Certaines entreprises demandent à l’État, quand il lance des appels d’offres, de réserver une partie à la sous-traitance locale. Portez-vous cette revendication ?
C’est une demande légitime qui se comprend. Dans chaque pays, il est normal que l’exécution des marchés soit réservée en priorité aux nationaux. Nous encourageons d’ailleurs cette initiative. Toutefois, cette exception doit répondre à une offre qualitative en termes de technicité et de financement. Notre organisation a pour membres des entreprises de taille moyenne que nous encourageons dans leur volonté de se labéliser pour pouvoir répondre aux attentes qualitatives de la commande publique. Il s’agit d’une responsabilité solidaire et partagée. Nous avons besoin d’une chaîne de valeur durable capable de créer de nouveaux champions nationaux. La PME ou l’entreprise de taille moyenne doit faire cet effort de labellisation.
Le climat des affaires est-il suffisamment attractif ?

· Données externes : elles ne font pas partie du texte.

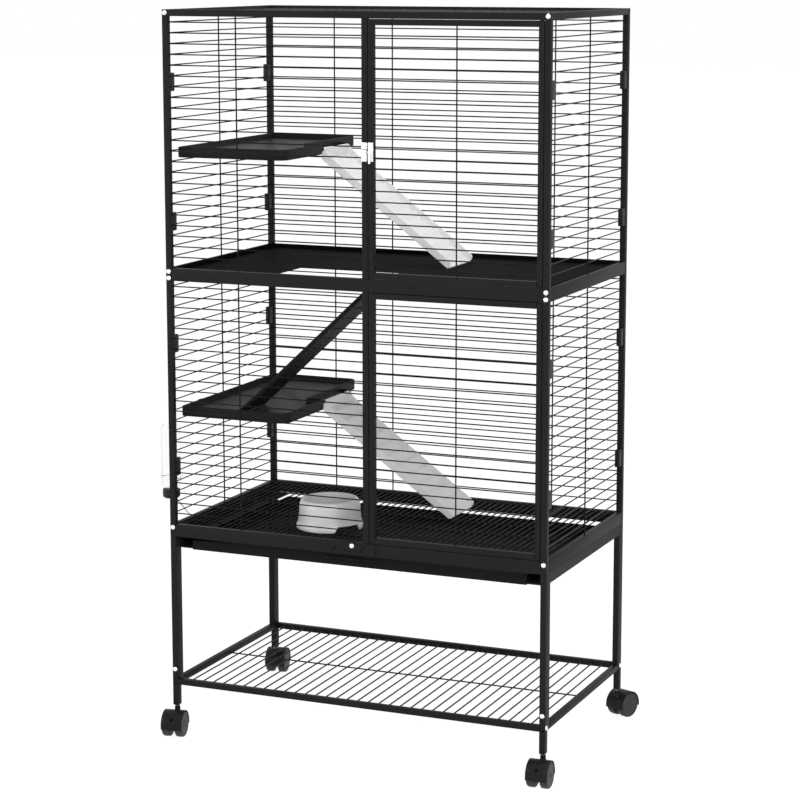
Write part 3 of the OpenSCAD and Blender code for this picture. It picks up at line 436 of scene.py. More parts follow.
# %% A material and what feeds it
class Finish(Net):
    """One material: a Principled shader and whatever feeds it."""

    def __init__(self, name, colour, roughness, metallic=0.0, **constants):
        self.material = bpy.data.materials.new(name)
        super().__init__(self.material)
        values = {"Base Color": (*colour, 1), "Roughness": roughness, "Metallic": metallic}
        values.update({key.replace("_", " "): value for key, value in constants.items()})
        self.shader = self.node("ShaderNodeBsdfPrincipled", {}, values)
        self.output = self.node("ShaderNodeOutputMaterial", {}, {"Surface": self.shader.outputs[0]})
        self.place = self.node("ShaderNodeTexCoord", {}, {}).outputs["Object"]

    def noise(self, scale, detail, stretch=(1, 1, 1)):
        """Noise from 0 to 1 with blobs of about one over the scale, in metres."""
        vector = self.place
        if stretch != (1, 1, 1):
            vector = self.node("ShaderNodeMapping", {}, {"Vector": vector, "Scale": stretch}).outputs[0]
        inputs = {"Vector": vector, "Scale": scale, "Detail": detail}
        return Number(self, self.node("ShaderNodeTexNoise", {}, inputs).outputs[0])

    def between(self, mask, low, high):
        """Colour that goes from low to high as the mask goes from 0 to 1."""
        inputs = {0: mask, 6: (*low, 1), 7: (*high, 1)}
        return self.node("ShaderNodeMix", {"data_type": "RGBA"}, inputs).outputs[2]

    def feed(self, name, value):
        """Links a varying value or colour to one of the shader's own sockets."""
        socket = value.socket if isinstance(value, Number) else value
        self.tree.links.new(socket, self.shader.inputs[name])

    def bumps(self, height, strength, distance):
        """Lets a height pattern turn the surface's normal."""
        inputs = {"Height": height, "Strength": strength, "Distance": distance}
        self.feed("Normal", self.node("ShaderNodeBump", {}, inputs).outputs[0])
        return self


def grey(tone):
    """Neutral colour of one tone."""
    return (tone, tone, tone)


def swing(pattern, width):
    """Moves a value up and down by half the width, as the pattern goes from 0 to 1."""
    return (pattern - 0.5) * width


print("helpers: Finish, grey, swing")

# %% [markdown]
# ## Black powder coat
#
# The frame, the wires and the sheet metal are powder coated. The powder melts
# into a skin with a faint orange peel, with swells of one to two millimetres,
# and its sheen changes a little from place to place. The coat is nearly
# black: what the eye reads as its shape is mostly the sheen.

# %% Powder-coated metal
def powder_coat(name, tone, roughness, sheen):
    """Nearly black skin; tone is its mean grey, and sheen its specular level."""
    finish = Finish(name, grey(tone), roughness, Specular_IOR_Level=sheen)
    patches = finish.noise(9, 3)
    peel = finish.noise(850, 2)
    specks = finish.noise(2600, 1)
    light = (tone * 1.18, tone * 1.18, tone * 1.2)
    finish.feed("Base Color", finish.between(patches, grey(tone * 0.82), light))
    finish.feed("Roughness", roughness + swing(patches, 0.12) + swing(specks, 0.06))
    return finish.bumps(peel + specks * 0.35, 0.16, 0.0004).material


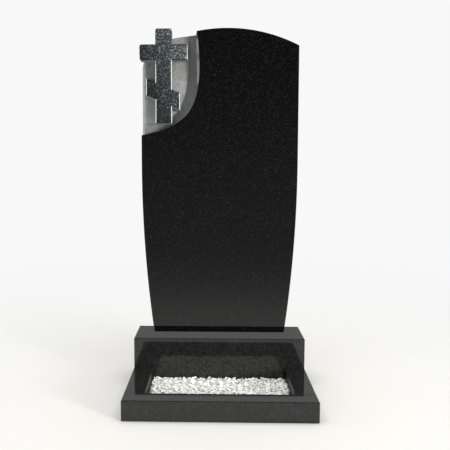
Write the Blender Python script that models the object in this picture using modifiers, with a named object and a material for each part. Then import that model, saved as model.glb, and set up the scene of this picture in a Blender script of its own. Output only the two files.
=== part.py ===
"""Granite headstone with a corner niche and a carved cross, on its stand, with a kerbed bed of marble chips.

Metres, +Z up. The origin is on the ground, at the middle of the whole footprint. The polished face looks
along -Y. The headstone, its stand and the three kerb bars are single sawn stones; the chips are a loose fill.
"""
import math
import random

import bmesh
import bpy
from mathutils import Vector
from mathutils.geometry import interpolate_bezier

# Stand under the headstone
STAND_WIDTH = 0.550
STAND_DEPTH = 0.160
STAND_HEIGHT = 0.155

# Kerb bars around the bed, flush with the stand's ends
BAR_WIDTH = 0.060
BAR_HEIGHT = 0.060
KERB_LENGTH = 0.295  # from the kerb's front face to the stand's front face

# Headstone slab: straight upper sides, then one long arc in to the narrower foot, and an arched top
SLAB_WIDTH = 0.510
SLAB_HEIGHT = 0.995
SLAB_THICKNESS = 0.070
BACK_MARGIN = 0.010  # from the slab's back to the stand's back edge
FOOT_INSET = 0.0385  # how far each side comes in at the foot
SIDE_ARC_HEIGHT = 0.560  # above the foot, where the side begins to curve in
TOP_RADIUS = 0.510
CROWN_OFFSET = 0.022  # the top arc's highest point, to the right of the slab's axis

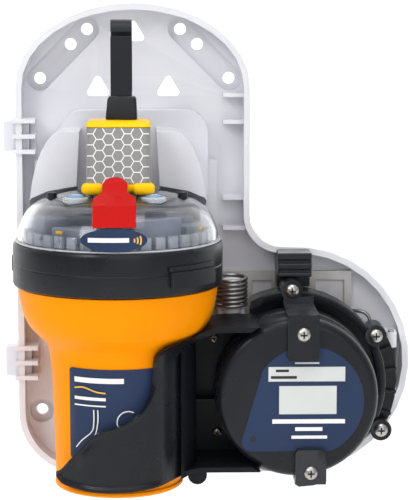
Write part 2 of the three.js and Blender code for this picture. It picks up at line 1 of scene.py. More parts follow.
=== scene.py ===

J’en reviens au dispositif fiscal. Nous avons effectivement des dispositifs fiscaux très attractifs pour les investisseurs étrangers. À l’exemple des zones économiques spéciales qui proposent des mesures fiscales très avantageuses… la ZES de Nkok, de Mandj. Sur le plan national, des mesures plus attractives pourraient être prises pour encourager les entreprises à investir. Mais l’attractivité fiscale n’est pas le seul axe à explorer pour l’appréciation du climat des affaires, il y a aussi le service public dédié aux investisseurs qui mérite une attention toute particulière, la mise en place du Guichet unique reste une attente forte, pour un environnement social adapté aux enjeux.